Stone Soup

This came up in yesterday’s unbelievably wonderful discussion of fictional foods, and, for the record, when I was in second grade, my friend Lyn and I actually did make stone soup with her mom. Which sounds like one of those perfect kid-friendly activities, and totally adorable and literary, except her mom, love her, blanked on the idea of a single, washed stone, and instead tossed in (this is not a joke) a handful of hastily-rinsed gravel from their driveway.

So, instead of a weird, milky hot-ham-water with some wilted vegetables (which is what a strict constructionist reading of the original story results in), we got the aforementioned liquid with…gravel. Most, but not all of which, settled to the bottom.

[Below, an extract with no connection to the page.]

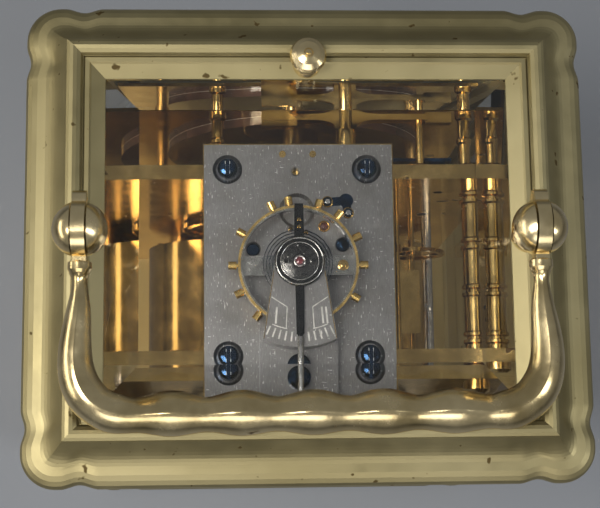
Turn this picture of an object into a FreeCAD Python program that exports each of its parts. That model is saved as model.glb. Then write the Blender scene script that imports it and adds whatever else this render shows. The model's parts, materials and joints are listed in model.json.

Lyn and I took a few sad spoonfuls, and were super happy to chalk the whole thing up to “fairytales are bullshit,” and then we merrily asked her mom what was for dinner, and if she had just said “pizza, it looks like!” we would have cheered and it would have been totally The Wonder Years.

But, instead, her mom looked at us, grimly, and said: “stone soup”.

We choked it down by pretending to be Pyornkrachzark from The Neverending Story, whose rock-based diet somehow didn’t make it on yesterday’s list.

It’s probably still a fun rainy-day activity for your kids, just…one rock. Washed. One large rock. Okay?